Они выпили из мутных граненых рюмок. Панкрат закашлялся, кашлял, отвернувшись, долго, до слез в глазах. Агата подала ему полотенце, он вытер слезившиеся глаза.

– Пить тебе нельзя, – сказал Иван.

– Не надо, – согласился Панкрат. – Легкое гноиться зачало. Пуля там колчаковская, язви ее, долго ничего лежала, а потом зашевелилась. Доктора говорят – вырезать надо, легкое отнять. И Максимка, сын-то мой, – помнишь, нет его? – тоже пишет в письмах: делай, мол, операцию, медицина нынче силу взяла… Да страшно…

– А все равно надо, – промолвил Иван. – Как он, Максим твой?

– Ничего, служит под Львовом-городом. Нынче в капитанский чин возведен. Ты, Агата, ступай в пекарню, там хлеб бабенки засадили, как бы не подожгли. А мы потолкуем, – сказал Назаров.

Агата ушла, увела с собой дочку, но толковать председатель не начинал, сидел и смотрел на Ивана из-под насупленных бровей. И казался он Ивану незнакомым, неприветливым, подозрительным.

– Ты вот что скажи, Иван Силантьич, – медленно произнес Назаров, не отрывая от лица Савельева колючего взгляда. – Никому не говори, а мне скажи. С чем приехал? С обидой на жизню, со злостью в душе?

Иван ответил не сразу:

– Не знаю, Панкрат. На жизнь мне радоваться пока нечего. А злобы вроде нет. Стосковался я. По земле, по росным запахам.

В зеленых глазах Панкрата дрогнули светлые точки.

– Про Федора, брата, что думаешь? Про Кирьяна Инютина?

– Это-то и закавыка. За что они меня посадили? – Иван помолчал. – Ну, это ладно. А вот на кого точно зла не держу – это сейчас твердо могу сказать… На Якова Алейникова.

– Гм… – Панкрат от неожиданности покашлял, недоверчиво прищурился. – Ну, так, ну, так… Объясняй тогда уж – почему.

– Попробую, если получится… В лагерях я всякого насмотрелся. Может, кое-что мне оттуда виднее было, чем вам отсюда. Кого только не было там. Всякие большие и малые люди, военных много.

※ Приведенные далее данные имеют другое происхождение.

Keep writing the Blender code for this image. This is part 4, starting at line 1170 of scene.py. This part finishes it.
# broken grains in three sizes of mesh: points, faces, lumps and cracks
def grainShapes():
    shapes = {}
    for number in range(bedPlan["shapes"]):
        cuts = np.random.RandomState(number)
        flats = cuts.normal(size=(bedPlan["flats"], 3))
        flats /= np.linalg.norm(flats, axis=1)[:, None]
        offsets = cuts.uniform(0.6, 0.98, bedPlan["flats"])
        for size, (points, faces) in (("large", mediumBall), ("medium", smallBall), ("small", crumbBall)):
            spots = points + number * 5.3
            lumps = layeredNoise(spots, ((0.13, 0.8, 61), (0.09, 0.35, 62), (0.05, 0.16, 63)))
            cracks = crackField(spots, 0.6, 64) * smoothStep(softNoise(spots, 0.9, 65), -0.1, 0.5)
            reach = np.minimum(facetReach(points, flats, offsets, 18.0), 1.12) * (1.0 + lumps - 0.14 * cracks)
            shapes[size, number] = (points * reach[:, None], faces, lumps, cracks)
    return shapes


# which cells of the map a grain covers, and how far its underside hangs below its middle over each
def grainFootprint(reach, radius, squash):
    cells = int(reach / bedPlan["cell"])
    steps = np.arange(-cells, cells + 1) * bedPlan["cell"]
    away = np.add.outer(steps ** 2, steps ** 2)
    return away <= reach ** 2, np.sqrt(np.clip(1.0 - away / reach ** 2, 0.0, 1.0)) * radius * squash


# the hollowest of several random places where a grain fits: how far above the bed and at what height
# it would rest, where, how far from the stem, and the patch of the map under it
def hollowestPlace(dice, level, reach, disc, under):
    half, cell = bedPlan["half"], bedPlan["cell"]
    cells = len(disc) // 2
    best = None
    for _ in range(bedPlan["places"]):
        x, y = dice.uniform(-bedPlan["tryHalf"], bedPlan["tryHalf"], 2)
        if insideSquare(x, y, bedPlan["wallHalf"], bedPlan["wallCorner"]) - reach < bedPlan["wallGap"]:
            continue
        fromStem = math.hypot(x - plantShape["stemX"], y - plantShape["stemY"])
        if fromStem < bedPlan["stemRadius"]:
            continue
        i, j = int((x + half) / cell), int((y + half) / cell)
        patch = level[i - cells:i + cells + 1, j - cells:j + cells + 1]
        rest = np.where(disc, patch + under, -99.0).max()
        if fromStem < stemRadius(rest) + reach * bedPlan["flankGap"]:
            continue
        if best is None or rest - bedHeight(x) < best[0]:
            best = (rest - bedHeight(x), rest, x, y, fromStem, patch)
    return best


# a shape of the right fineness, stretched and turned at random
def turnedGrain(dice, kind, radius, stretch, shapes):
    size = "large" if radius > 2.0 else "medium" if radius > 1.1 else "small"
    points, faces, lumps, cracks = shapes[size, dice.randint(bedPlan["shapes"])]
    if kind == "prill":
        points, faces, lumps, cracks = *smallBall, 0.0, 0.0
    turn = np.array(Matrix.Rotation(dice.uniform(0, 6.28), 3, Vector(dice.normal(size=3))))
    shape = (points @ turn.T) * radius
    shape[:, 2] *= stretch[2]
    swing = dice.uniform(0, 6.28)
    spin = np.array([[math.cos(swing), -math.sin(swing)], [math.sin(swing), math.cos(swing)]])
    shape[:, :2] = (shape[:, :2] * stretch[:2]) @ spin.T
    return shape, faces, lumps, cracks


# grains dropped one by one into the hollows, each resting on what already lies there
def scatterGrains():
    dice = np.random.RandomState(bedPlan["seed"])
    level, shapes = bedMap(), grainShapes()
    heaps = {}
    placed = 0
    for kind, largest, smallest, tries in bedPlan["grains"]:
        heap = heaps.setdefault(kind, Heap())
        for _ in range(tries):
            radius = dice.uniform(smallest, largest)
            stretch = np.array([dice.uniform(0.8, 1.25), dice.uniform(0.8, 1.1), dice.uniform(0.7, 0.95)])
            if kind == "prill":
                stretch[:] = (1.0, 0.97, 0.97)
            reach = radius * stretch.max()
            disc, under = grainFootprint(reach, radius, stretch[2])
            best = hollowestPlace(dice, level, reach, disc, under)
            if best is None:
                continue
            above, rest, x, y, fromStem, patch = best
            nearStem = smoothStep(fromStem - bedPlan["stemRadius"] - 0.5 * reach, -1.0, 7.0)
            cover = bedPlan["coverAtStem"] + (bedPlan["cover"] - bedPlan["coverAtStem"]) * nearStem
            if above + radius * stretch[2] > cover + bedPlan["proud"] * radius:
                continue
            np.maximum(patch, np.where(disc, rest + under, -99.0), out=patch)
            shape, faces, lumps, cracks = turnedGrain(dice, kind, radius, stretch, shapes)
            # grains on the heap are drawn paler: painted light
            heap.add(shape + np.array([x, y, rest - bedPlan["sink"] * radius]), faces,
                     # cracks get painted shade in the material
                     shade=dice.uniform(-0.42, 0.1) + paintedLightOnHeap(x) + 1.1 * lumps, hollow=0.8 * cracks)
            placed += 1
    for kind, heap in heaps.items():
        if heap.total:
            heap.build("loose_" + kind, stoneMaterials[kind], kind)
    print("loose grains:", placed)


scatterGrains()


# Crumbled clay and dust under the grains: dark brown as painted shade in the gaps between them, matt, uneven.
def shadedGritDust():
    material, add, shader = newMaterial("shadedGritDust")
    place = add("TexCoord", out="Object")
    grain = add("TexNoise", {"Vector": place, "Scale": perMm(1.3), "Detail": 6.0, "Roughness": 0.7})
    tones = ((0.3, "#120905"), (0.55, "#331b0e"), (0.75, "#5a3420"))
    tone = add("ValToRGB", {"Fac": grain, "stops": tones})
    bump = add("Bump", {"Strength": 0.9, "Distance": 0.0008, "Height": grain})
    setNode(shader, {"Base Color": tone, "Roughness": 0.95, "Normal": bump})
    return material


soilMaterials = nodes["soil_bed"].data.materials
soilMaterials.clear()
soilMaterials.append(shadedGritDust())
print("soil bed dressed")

Это что, все – вредители, враги народа?

– Эвон!.. А ты – зла не держу на Яшку… Так тем боле ответ с него!

– А ты вот послушай. Настоящих врагов советской власти, конечно, много в лагерях. Вот я тебе о трех таких настоящих расскажу, с которыми довелось сидеть. Первый – Ерофей Кузьмич Огородников…

– Постой! Это не тот старик-сапожник с нашего райпромкомбината? Я как-то сапоги у него справлял…

– Сапожник… Ты в банде у Кафтанова не служил, такого человека по фамилии Косоротов не знаешь. До революции он в надзирателях по тюрьмам состоял, потом у известного тебе колчаковского полковника Зубова в палачах. Говорят, редко-редко кто умирал у Косоротова, не развязав языка. Да я-то его хорошо знаю. Это уж много после он в Огородникова Ерофея Кузьмича перекрасился, в бобыля-сапожника, девчонку-сироту какую-то удочерил.

Панкрат от удивления хлопал глазами.

– А двое других – сын того полковника Зубова и наш… Макар Кафтанов.

– Макарка?! И с ним сидел?! Но погоди, он же вор-магазинник, по уголовной статье всегда судится.

– Да, судится по уголовной. Считает, видно: так мстить людям за то, что революция сковырнула их, Кафтановых, вроде и безопаснее. И Петька Зубов вроде бы вор. Когда посадят в тюрьму, им намного легче, чем мне, например, было… Погоди, ты слыхал ли когда про сына полковника Зубова?